We met with Sahit Bakalli, before meeting him… and Sahit Bakalli said to him, ‘Look Shaban, you cannot spend the night in Gjakova. We cannot protect you from Serbs and Montenegrins, you are the heir of Jakup Ferri, Hasan Ferri, the brother of Riza Ferri, Shemsi Ferri that have led the war against the partisans, and you also were with them. You have to leave and go to Albania, in Tropoja, where you used to teach, where your in-laws are. This tempest will pass and you’ll be alright somehow.’ He followed him out of the town, my dad left and we stayed.  

[…] sometimes when you are lonely, alone, if one person knows two words in Albanian, you think it’s your brother. He would call my mother sister and she would call him brother, and they weren’t even from the same village or city, but from the Gjakova Highlands. Pashkë, Uncle Peshk [Fish] I would call him. He was unlettered, but he smoked like an aristocrat – it seemed to me that way then –  with a pipe. My mother sent to him the clothes that she made with the loom to sell and he sent her off with a couple of lies, ‘Ms. Hatixhe, I heard on Radio London yesterday night that a week will not pass and communism will end.’ And that lie would amuse my mother for a week. Next Monday, he would lie to her again, and the years passed, we grew up.

Shyqri Nimani

Graphic designer

We founded the University in 1970, that was an extraordinary, big event. Then three-four years after that we established the Faculty of Arts, which was called the Arts Academy, and started with the department of painting, graphics and graphic design. […] The generations in which Kosovo had invested, returned, my generations and a generation older than me started returning to Kosovo which was a very good thing. And then the Kosovo institutions started being established. You know which ones? The theatre… even though there had been some of that before, but it started to get a strong character and get better established, the Kosova Filmi [Kosovo Cinematographic Center] started being constructed, then the Gallery of Arts, then Shota [Folk Dance Ensemble] and so on. I mean, Kosovo started taking the shape of a state, I mean which had to be so, be it by peace or by war even though the latter happened.

Alije Vokshi


This is the master who was driving his horse car and when I saw him, I stopped him and said, ‘Can you come to my atelier so I can make a portrait of you?’ ‘Yes,’ he said. And I worked, and these hands, I mean he is tired, and his plis, the color of his plis is not pure white, but I did it like this because he had worked and he is tired, and the color is like that because of the dust. And when Jusuf Kelmendi saw this in my exhibition, he said, ‘You can see it in this painting, these hands, tired… a really, really good portrait.

Xhevdet Xhafa


…I had a preoccupation, how to understand living nature, the human figure, limbs, the physiognomy of the human head… I would walk around in Peja’s markets with a purse on my shoulders, some typewriting machine paper and some other helpful tools. I mostly went to the Green Market. From the villages on market days they would bring the agricultural products in some big baskets and small full of agricultural items. 

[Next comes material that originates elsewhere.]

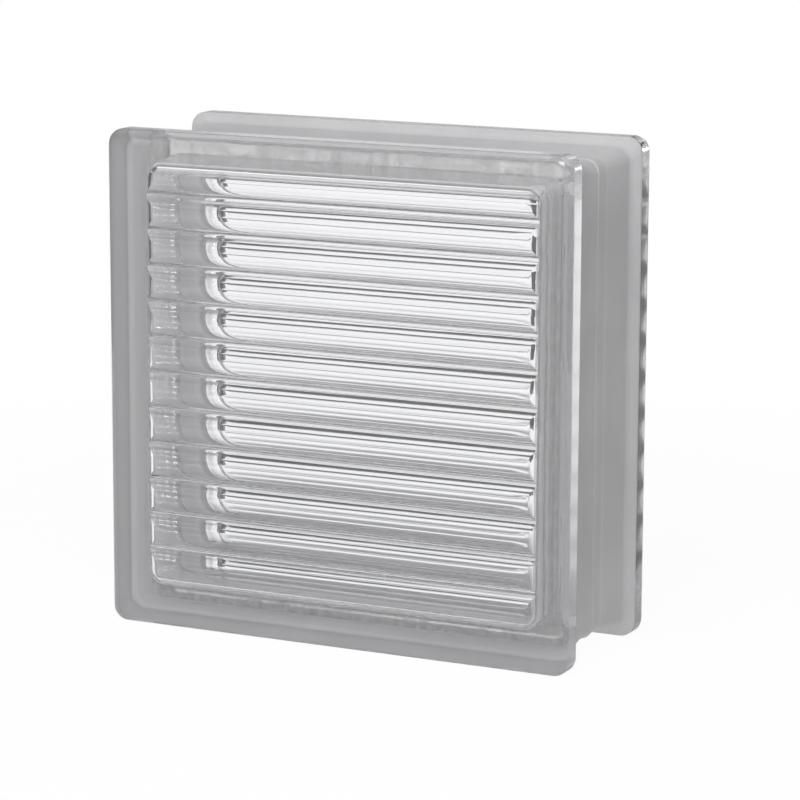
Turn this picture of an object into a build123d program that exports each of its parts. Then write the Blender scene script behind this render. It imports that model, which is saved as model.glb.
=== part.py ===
from build123d import *
from math import radians, sqrt, tan
import os

# Hollow glass block: two pressed glass halves, fused along a seam at mid depth.
# X is the width, Y the depth from the front face to the back face, Z is up.
# The origin is at the middle of the base.

# Driving dimensions, in mm
block_width = 197.0
block_height = 197.0
block_depth = 79.4

# Rim round each face, and the mortar channel between the two rims
rim_thickness = 10.7
rim_corner_radius = 6.2
face_arris_radius = 4.0
rim_arris_radius = 1.2
channel_depth = 5.7
channel_floor_half_width = 9.0
channel_floor_blend_radius = 60.0
shoulder_inset = 3.6
shoulder_run = 3.0
shoulder_root_radius = 2.5

# Sealed cavity, which widens from the face to the seam by the draft of the plunger
# and sits a little above the middle of the block
cavity_face_width = 168.2
cavity_draft_angle = 4.4
cavity_corner_radius = 9.0
cavity_floor_radius = 6.0
cavity_rise = 1.1

# Level flutes pressed into the inner side of each face, raised a little with the cavity
face_thickness = 7.4
flute_count = 12
flute_pitch = 14.16
flute_radius = 9.8
flute_crest_radius = 1.5
flute_rise = 2.0

# Sizes that follow from the driving dimensions
half_depth = block_depth / 2
rim_back_level = half_depth - rim_thickness
shoulder_level = rim_back_level - shoulder_run
cavity_depth = half_depth - face_thickness
cavity_seam_width = cavity_face_width + 2 * cavity_depth * tan(radians(cavity_draft_angle))
flute_axis_level = cavity_depth - flute_radius
flute_crest_level = flute_axis_level + sqrt(flute_radius**2 - (flute_pitch / 2) ** 2)


def outline(inset, level):
    """Rounded square of the block's outline, drawn in by inset, at a level above the seam."""
    square = RectangleRounded(block_width - 2 * inset, block_height - 2 * inset, rim_corner_radius)
    return Pos(0, 0, level) * square


def edges_at(solid, level):
    """Edges that lie flat at a level above the seam."""
    return solid.edges().filter_by_position(Axis.Z, level, level)


def shell_body():
    """Outside of one half, standing on its seam: channel floor, sloped shoulder and rim."""
    floor = extrude(outline(channel_depth, 0), channel_floor_half_width)
    slope = loft([outline(channel_depth, channel_floor_half_width), outline(shoulder_inset, shoulder_level)])
    shoulder = loft([outline(shoulder_inset, shoulder_level), outline(0, rim_back_level)])
    rim = extrude(outline(0, rim_back_level), rim_thickness)
    body = floor + slope + shoulder + rim
    body = fillet(edges_at(body, half_depth), face_arris_radius)
    body = fillet(edges_at(body, rim_back_level), rim_arris_radius)
    body = fillet(edges_at(body, shoulder_level), shoulder_root_radius)
    return fillet(edges_at(body, channel_floor_half_width), channel_floor_blend_radius)


def drafted_cavity():
    """Plunger shape: a tapered rounded square with a rounded edge round its end."""
    mouth = RectangleRounded(cavity_seam_width, cavity_seam_width, cavity_corner_radius)
    plunger = extrude(Pos(0, cavity_rise) * mouth, cavity_depth, taper=cavity_draft_angle)
    return fillet(edges_at(plunger, cavity_depth), cavity_floor_radius)


def fluted_profile():
    """Section across the flutes: a row of arcs that meet in slightly rounded crests."""
    base_height = flute_crest_level - flute_crest_radius
    profile = Pos(0, base_height / 2) * Rectangle(cavity_seam_width + flute_pitch, base_height)
    first_axis = flute_rise - (flute_count - 1) * flute_pitch / 2
    for index in range(flute_count):
        profile += Pos(first_axis + index * flute_pitch, flute_axis_level) * Circle(flute_radius)
    crests = profile.vertices().filter_by_position(
        Axis.Y, flute_crest_level - 0.01, flute_crest_level + 0.01
    )
    return fillet(crests, flute_crest_radius)


def pressed_half():
    """One half standing on its seam, with the fluted cavity pressed into it."""
    flutes = extrude(Plane.YZ * fluted_profile(), cavity_seam_width / 2, both=True)
    return shell_body() - (drafted_cavity() & flutes)


half = pressed_half()
front_half = Pos(0, 0, block_height / 2) * Rot(90, 0, 0) * half
back_half = Rot(0, 0, 180) * front_half

os.makedirs("parts", exist_ok=True)
export_step(front_half, "parts/front_half.step")
export_step(back_half, "parts/back_half.step")
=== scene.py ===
from math import atan2, copysign, cos, pi, radians, sin, sqrt, tan

import bmesh
import bpy
from mathutils import Matrix, Vector


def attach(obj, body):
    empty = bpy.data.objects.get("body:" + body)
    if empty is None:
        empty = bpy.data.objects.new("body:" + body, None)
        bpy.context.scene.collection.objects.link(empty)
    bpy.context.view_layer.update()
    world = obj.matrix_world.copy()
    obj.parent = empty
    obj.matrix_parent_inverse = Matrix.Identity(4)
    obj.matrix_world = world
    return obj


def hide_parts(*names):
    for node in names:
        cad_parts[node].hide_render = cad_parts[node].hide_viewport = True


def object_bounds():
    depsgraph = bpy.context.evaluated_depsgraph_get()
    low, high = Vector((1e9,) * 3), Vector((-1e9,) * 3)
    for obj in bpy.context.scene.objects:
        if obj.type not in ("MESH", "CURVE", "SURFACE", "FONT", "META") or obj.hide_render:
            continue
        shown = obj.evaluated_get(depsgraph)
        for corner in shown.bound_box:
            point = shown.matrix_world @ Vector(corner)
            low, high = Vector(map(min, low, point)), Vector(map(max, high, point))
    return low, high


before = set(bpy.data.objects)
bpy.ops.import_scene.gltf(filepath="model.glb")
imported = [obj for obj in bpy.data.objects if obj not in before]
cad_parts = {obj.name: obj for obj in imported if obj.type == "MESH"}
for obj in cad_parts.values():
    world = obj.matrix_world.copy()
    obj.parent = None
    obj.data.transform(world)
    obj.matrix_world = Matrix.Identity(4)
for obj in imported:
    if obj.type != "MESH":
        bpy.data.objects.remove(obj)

bl_info = {
    "name": "Hollow Glass Block",
    "version": (1, 0, 0),
    "blender": (4, 5, 0),
    "location": "3D View > Sidebar > Glass Block",
    "description": "Pressed glass halves with level flutes, fused into one hollow block",
    "category": "Add Mesh",
}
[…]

Owners themselves were wearing traditional clothes quite usual for the ‘50s, ‘60s. And I, quickly filled with joy started drawing quickly that beautiful view. Then I often went to the bus station, it was more difficult for me to draw there because the travellers would always move. But, a little based on my memory and a little based on nature, the drawings I did were a sort of croquis figures.

Tomislav Trifić

Graphic artist

My house was across from the Paper Factory which was called Lepenka. Since they processed paper, I would find various books in their trash, and one day, by accident, I found a book on art. And I would collect all those books without being aware of or knowing anyone at those early times, that period. Then I fell in love with art, I mean, as I was studying its visual forms. My art teacher, she had finished exactly at that Arts High School in Peja. And so, in conversations with her, she said, ‘You could go there. I see that you are talented.’

Blerim Luzha

Textile designer

I wrote to him, ‘I heard you are very popular, I’m a student studying art. I’m from Pristina.’ I told him everything. And he answered, he answered after two weeks or so. He answered in a way that I thought he didn’t even finish elementary school, he didn’t even speak proper Albanian, he could not write and the letters were like doodles, you know I thought so that’s how artists write.  And now I had a dilemma if I should write back or not, he was not worthy (laughs). The mind of a young man! I said I’ll answer out of courtesy. When I answered, within five, six days he sent me a package with exhibition catalogues. Catalogues that showed that he had exhibited with Picasso, with Matisse, then I realized who he was.

Agim Rudi


…Josip Broz Tito, Yugoslavia’s president, he had a place, Brione in Croatia, it was there that he took all the artists. Even the big artists had their studios, this Zdenko Kalin had his studio there, whenever he wanted he went there. He was a great man, I’ve learned a lot, he was, now I know, Neoclassic, old Neoclassic with old standards. When I went there he, he went, he started to get ready for retirement, he was in that age, he smoked Yugoslavia cigarettes […] I’ve learned a lot from him, I’ve learned things you can’t learn in art, you can’t learn some things, there are some things that are not written in a book. Some things are written, in art they don’t write, you have to see it. You had to see him when he went to make a sculpture, Zdenko Kalin, when he was immersed in his work. I’ve learned more from that minute, I’ve learned more than from other things, more than from books I’ve read and art is… it has its secrets.